>> begin EXTRACTED DATA

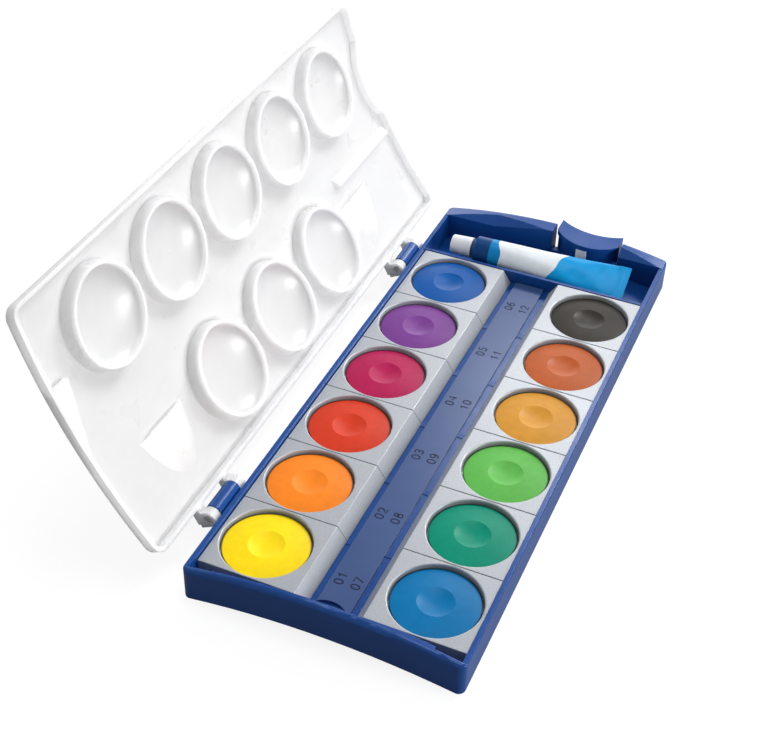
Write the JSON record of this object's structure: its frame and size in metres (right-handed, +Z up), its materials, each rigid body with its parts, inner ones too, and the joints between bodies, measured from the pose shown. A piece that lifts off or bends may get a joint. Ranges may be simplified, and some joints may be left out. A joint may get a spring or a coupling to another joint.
{
  "type": "watercolour paint set",
  "caption": "Watercolour paint set with pans of pressed paint in an arched tray, a paint tube, a sliding latch and a hinged lid with mixing wells.",
  "frame": {"origin": "middle of the plane that the tray stands on", "axes": "X across towards the free long side, Y along the tray towards the latch, Z up"},
  "size_m": [0.1762, 0.2802, 0.1147],
  "materials": {
    "tray_blue": "satin royal blue plastic",
    "panel_blue": "satin slate blue plastic",
    "pan_silver": "satin silver grey plastic",
    "paint_yellow": "pressed opaque watercolour, yellow",
    "paint_orange": "pressed opaque watercolour, orange",
    "paint_red": "pressed opaque watercolour, red",
    "paint_pink": "pressed opaque watercolour, pink",
    "paint_violet": "pressed opaque watercolour, violet",
    "paint_blue": "pressed opaque watercolour, blue",
    "paint_cyan": "pressed opaque watercolour, cyan",
    "paint_teal": "pressed opaque watercolour, teal",
    "paint_green": "pressed opaque watercolour, green",
    "paint_ochre": "pressed opaque watercolour, ochre",
    "paint_sienna": "pressed opaque watercolour, sienna",
    "paint_black": "pressed opaque watercolour, black",
    "tab_white": "smooth white",
    "lid_milky": "milky translucent",
    "tube_print": "printed thin metal",
    "neck_white": "smooth",
    "cap_grey": "satin light grey"
  },
  "bodies": {
    "tray": {"tray": "tray_blue", "channel_panel": "panel_blue"},
    "lid": {"lid": "lid_milky", "hinge_pin_near": "lid_milky", "hinge_pin_far": "lid_milky"},
    "latch": {"latch": "tray_blue", "latch_tab": "tab_white"},
    "cup_l1": {"pan_l1": "pan_silver", "tablet_l1": "paint_yellow"},
    "cup_l2": {"pan_l2": "pan_silver", "tablet_l2": "paint_orange"},
    "cup_l3": {"pan_l3": "pan_silver", "tablet_l3": "paint_red"},
    "cup_l4": {"pan_l4": "pan_silver", "tablet_l4": "paint_pink"},
    "cup_l5": {"pan_l5": "pan_silver", "tablet_l5": "paint_violet"},
    "cup_l6": {"pan_l6": "pan_silver", "tablet_l6": "paint_blue"},
    "cup_r1": {"pan_r1": "pan_silver", "tablet_r1": "paint_cyan"},
    "cup_r2": {"pan_r2": "pan_silver", "tablet_r2": "paint_teal"},
    "cup_r3": {"pan_r3": "pan_silver", "tablet_r3": "paint_green"},
    "cup_r4": {"pan_r4": "pan_silver", "tablet_r4": "paint_ochre"},
    "cup_r5": {"pan_r5": "pan_silver", "tablet_r5": "paint_sienna"},
    "cup_r6": {"pan_r6": "pan_silver", "tablet_r6": "paint_black"},
    "tube": {"tube_body": "tube_print", "tube_neck": "neck_white"},
    "cap": {"tube_cap": "cap_grey"}
  },
  "joints": [
    {"name": "lid_hinge", "type": "hinge", "parent": "tray", "child": "lid", "pos_m": [-0.0605, 0, 0.0127], "axis": [0, -1, 0], "range_deg": [-117.1, 0]},
    {"name": "latch_slide", "type": "slide", "parent": "tray", "child": "latch", "axis": [0, 1, 0], "range_m": [0, 0.003]},
    {"name": "cup_l1_lift", "type": "slide", "parent": "tray", "child": "cup_l1", "axis": [0, 0, 1], "range_m": [0, 0.03]},
    {"name": "cup_l2_lift", "type": "slide", "parent": "tray", "child": "cup_l2", "axis": [0, 0, 1], "range_m": [0, 0.03]},
    {"name": "cup_l3_lift", "type": "slide", "parent": "tray", "child": "cup_l3", "axis": [0, 0, 1], "range_m": [0, 0.03]},
    {"name": "cup_l4_lift", "type": "slide", "parent": "tray", "child": "cup_l4", "axis": [0, 0, 1], "range_m": [0, 0.03]},
    {"name": "cup_l5_lift", "type": "slide", "parent": "tray", "child": "cup_l5", "axis": [0, 0, 1], "range_m": [0, 0.03]},
    {"name": "cup_l6_lift", "type": "slide", "parent": "tray", "child": "cup_l6", "axis": [0, 0, 1], "range_m": [0, 0.03]},
    {"name": "cup_r1_lift", "type": "slide", "parent": "tray", "child": "cup_r1", "axis": [0, 0, 1], "range_m": [0, 0.03]},
    {"name": "cup_r2_lift", "type": "slide", "parent": "tray", "child": "cup_r2", "axis": [0, 0, 1], "range_m": [0, 0.03]},
    {"name": "cup_r3_lift", "type": "slide", "parent": "tray", "child": "cup_r3", "axis": [0, 0, 1], "range_m": [0, 0.03]},
    {"name": "cup_r4_lift", "type": "slide", "parent": "tray", "child": "cup_r4", "axis": [0, 0, 1], "range_m": [0, 0.03]},
    {"name": "cup_r5_lift", "type": "slide", "parent": "tray", "child": "cup_r5", "axis": [0, 0, 1], "range_m": [0, 0.03]},
    {"name": "cup_r6_lift", "type": "slide", "parent": "tray", "child": "cup_r6", "axis": [0, 0, 1], "range_m": [0, 0.03]},
    {"name": "tube_lift", "type": "slide", "parent": "tray", "child": "tube", "axis": [0, 0, 1], "range_m": [0, 0.03]},
    {"name": "cap_unscrew", "type": "slide", "parent": "tube", "child": "cap", "axis": [-0.9995, -0.0297, 0.0052], "range_m": [0, 0.008]}
  ]
}
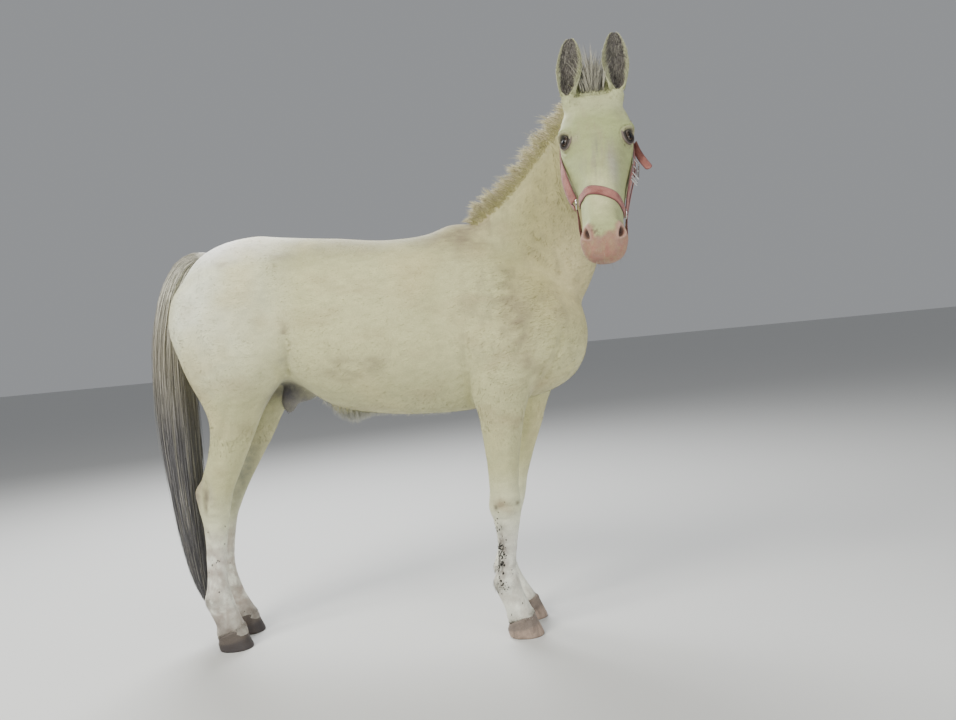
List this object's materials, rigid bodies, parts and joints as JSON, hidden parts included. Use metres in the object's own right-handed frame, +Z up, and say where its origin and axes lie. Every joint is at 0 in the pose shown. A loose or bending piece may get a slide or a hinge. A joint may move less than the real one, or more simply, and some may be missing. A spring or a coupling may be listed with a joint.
{
  "type": "mule",
  "caption": "Life-size standing mule, head turned to its right, with long ears, short mane, long tail and a webbing halter; a still display model that stands on its hooves.",
  "frame": {"origin": "on the floor, under the middle of the box round the whole model", "axes": "+X from tail to chest, +Y to the mule's left, +Z up; the head is turned towards -Y"},
  "size_m": [1.7422, 0.8448, 1.8166],
  "materials": {
    "coat": "short matt hair",
    "hair": "long coarse hair",
    "hoof": "dull horn",
    "eye": "wet gloss",
    "webbing": "faded woven webbing",
    "metal": "worn plated"
  },
  "bodies": {
    "root": {"leg_front_right": "coat", "leg_front_left": "coat", "leg_hind_right": "coat", "leg_hind_left": "coat", "torso": "coat", "hoof_front_right": "hoof", "hoof_front_left": "hoof", "hoof_hind_right": "hoof", "hoof_hind_left": "hoof", "ear_right": "coat", "ear_left": "coat", "head": "coat", "eye_left": "eye", "eye_right": "eye", "neck": "coat", "tail": "hair", "halter_noseband": "webbing", "halter_crown_strap": "webbing", "halter_cheek_strap_left": "webbing", "halter_jaw_strap_left": "webbing", "halter_cheek_strap_right": "webbing", "halter_jaw_strap_right": "webbing", "halter_chin_strap": "webbing", "halter_ring_right": "metal", "halter_ring_left": "metal", "halter_ring_chin": "metal", "halter_buckle": "metal", "halter_loose_end": "webbing"}
  },
  "joints": []
}
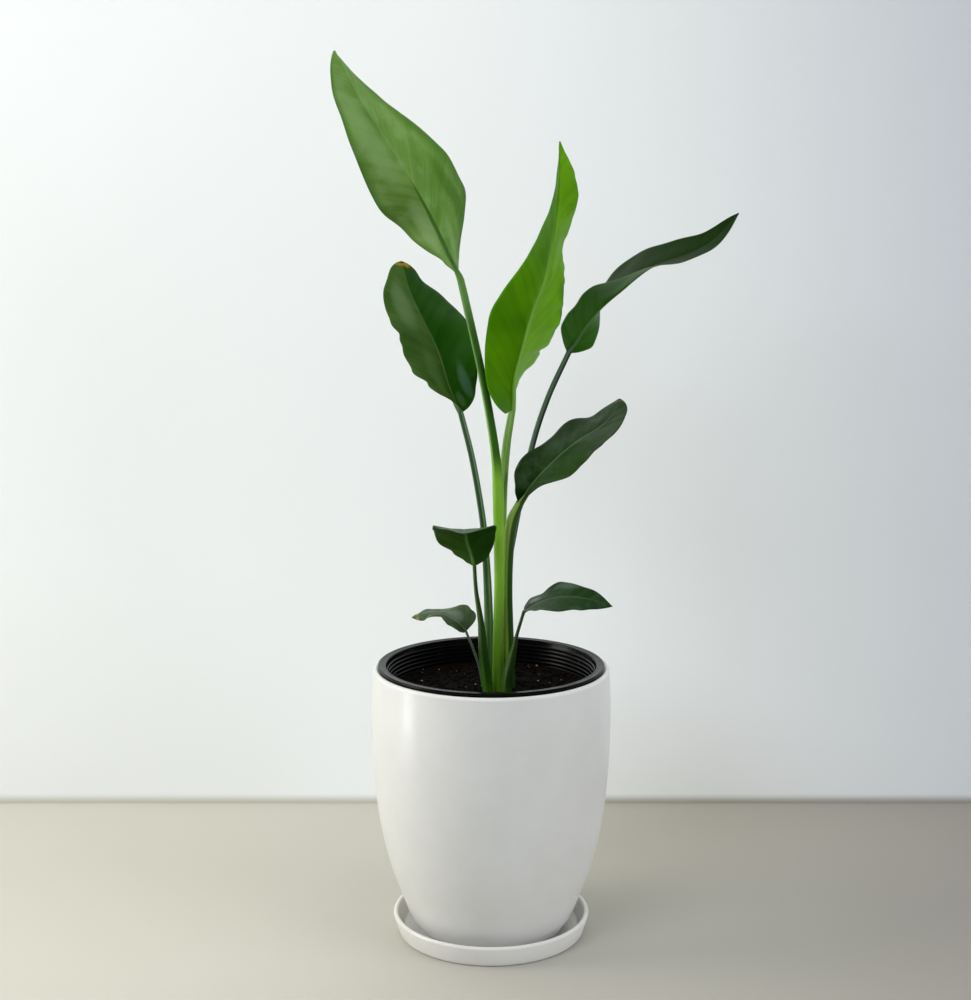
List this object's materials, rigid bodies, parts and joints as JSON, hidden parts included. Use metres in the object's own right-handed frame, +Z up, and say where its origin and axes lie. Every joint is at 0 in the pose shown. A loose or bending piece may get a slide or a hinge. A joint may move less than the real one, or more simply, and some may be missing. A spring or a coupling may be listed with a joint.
{
  "type": "potted bird of paradise plant",
  "caption": "Young bird of paradise with upright paddle leaves on long stems, in a nursery pot hung in a round tapered cover pot on a saucer.",
  "frame": {"origin": "middle of the saucer's flat underside, on the axis of the pots", "axes": "+Z up along the pots' axis; the front of the plant looks along -Y, and +X is to the right seen from the front"},
  "size_m": [0.3346, 0.2184, 0.7584],
  "materials": {
    "white_glaze": "satin",
    "black_plastic": "gloss",
    "potting_mix": "loose damp peat with white perlite",
    "crown": "fibrous, buried",
    "bright_stem": "smooth waxy living stem",
    "dark_stem": "smooth waxy living stem",
    "pale_leaf": "waxy leaf, pale underside to the front",
    "young_leaf": "thin waxy young leaf that lets light through",
    "dark_leaf": "glossy waxy leaf"
  },
  "bodies": {
    "root": {"saucer": "white_glaze", "cover_pot": "white_glaze", "nursery_pot": "black_plastic", "potting_mix": "potting_mix", "crown": "crown", "stem_tall_left": "bright_stem", "stem_centre_young": "bright_stem", "stem_middle_left": "dark_stem", "stem_middle_right": "dark_stem", "stem_upper_right": "dark_stem", "stem_small_left": "dark_stem", "stem_lowest_left": "dark_stem", "stem_lowest_right": "dark_stem", "blade_tall_left": "pale_leaf", "blade_centre_young": "young_leaf", "blade_middle_left": "dark_leaf", "blade_middle_right": "dark_leaf", "blade_upper_right": "dark_leaf", "blade_small_left": "dark_leaf", "blade_lowest_left": "dark_leaf", "blade_lowest_right": "dark_leaf"}
  },
  "joints": []
}
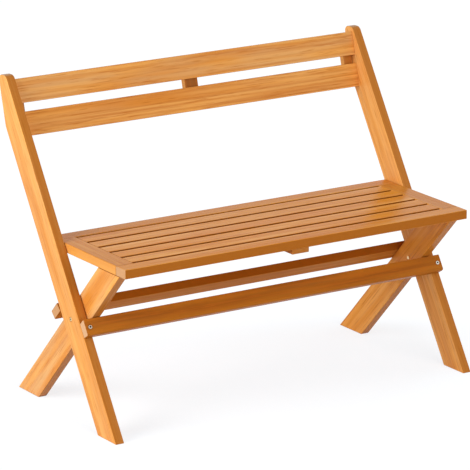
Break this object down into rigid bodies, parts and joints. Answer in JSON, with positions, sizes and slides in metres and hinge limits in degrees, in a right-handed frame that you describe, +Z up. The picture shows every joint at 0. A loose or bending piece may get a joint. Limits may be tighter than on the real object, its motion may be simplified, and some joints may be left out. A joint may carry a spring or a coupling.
{
  "type": "folding garden bench",
  "caption": "Folding garden bench of oiled hardwood: a slatted seat and a leaning slatted back on a crossing X frame that folds nearly flat.",
  "frame": {"origin": "on the floor, in the middle of the open bench's outer box", "axes": "+X along the bench to the right as seen from the front, -Y towards the front, +Z up"},
  "size_m": [1.12, 0.584, 0.8518],
  "materials": {
    "hardwood": "honey-coloured oil, satin",
    "steel": "bright, zinc plated"
  },
  "bodies": {
    "back_frame": {"left_upright": "hardwood", "right_upright": "hardwood", "front_stretcher": "hardwood", "top_back_slat": "hardwood", "lower_back_slat": "hardwood", "left_back_batten": "hardwood", "centre_back_batten": "hardwood", "right_back_batten": "hardwood", "left_front_bolt": "steel", "right_front_bolt": "steel", "left_pivot_bolt": "steel", "right_pivot_bolt": "steel", "left_pivot_nut": "steel", "right_pivot_nut": "steel", "left_pivot_spacer": "steel", "right_pivot_spacer": "steel"},
    "leg_frame": {"left_leg": "hardwood", "right_leg": "hardwood", "rear_stretcher": "hardwood", "left_rear_bolt": "steel", "right_rear_bolt": "steel"},
    "seat": {"seat_front_rail": "hardwood", "seat_rear_rail": "hardwood", "seat_left_rail": "hardwood", "seat_right_rail": "hardwood", "seat_slat_1": "hardwood", "seat_slat_2": "hardwood", "seat_slat_3": "hardwood", "seat_slat_4": "hardwood", "seat_slat_5": "hardwood", "seat_centre_cleat": "hardwood", "left_seat_pin": "steel", "right_seat_pin": "steel", "left_seat_spacer": "steel", "right_seat_spacer": "steel"}
  },
  "joints": [
    {"name": "fold", "type": "hinge", "parent": "back_frame", "child": "leg_frame", "pos_m": [0, -0.06794, 0.27635], "axis": [-1, 0, 0], "range_deg": [0, 64]},
    {"name": "seat_hinge", "type": "hinge", "parent": "back_frame", "child": "seat", "pos_m": [0, 0.0618, 0.4459], "axis": [-1, 0, 0], "range_deg": [0, 115.5]}
  ],
  "couplings": [
    {"joint": "seat_hinge", "follows": "fold", "ratio": 1.8}
  ]
}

>> end EXTRACTED DATA

- **YOUR GOAL**
Go through the records and show every line with the string "this" in it.

- **TASK OUTPUT**
Write the JSON record of this object's structure: its frame and size in metres (right-handed, +Z up), its materials, each rigid body with its parts, inner ones too, and the joints between bodies, measured from the pose shown. A piece that lifts off or bends may get a joint. Ranges may be simplified, and some joints may be left out. A joint may get a spring or a coupling to another joint.
List this object's materials, rigid bodies, parts and joints as JSON, hidden parts included. Use metres in the object's own right-handed frame, +Z up, and say where its origin and axes lie. Every joint is at 0 in the pose shown. A loose or bending piece may get a slide or a hinge. A joint may move less than the real one, or more simply, and some may be missing. A spring or a coupling may be listed with a joint.
List this object's materials, rigid bodies, parts and joints as JSON, hidden parts included. Use metres in the object's own right-handed frame, +Z up, and say where its origin and axes lie. Every joint is at 0 in the pose shown. A loose or bending piece may get a slide or a hinge. A joint may move less than the real one, or more simply, and some may be missing. A spring or a coupling may be listed with a joint.
Break this object down into rigid bodies, parts and joints. Answer in JSON, with positions, sizes and slides in metres and hinge limits in degrees, in a right-handed frame that you describe, +Z up. The picture shows every joint at 0. A loose or bending piece may get a joint. Limits may be tighter than on the real object, its motion may be simplified, and some joints may be left out. A joint may carry a spring or a coupling.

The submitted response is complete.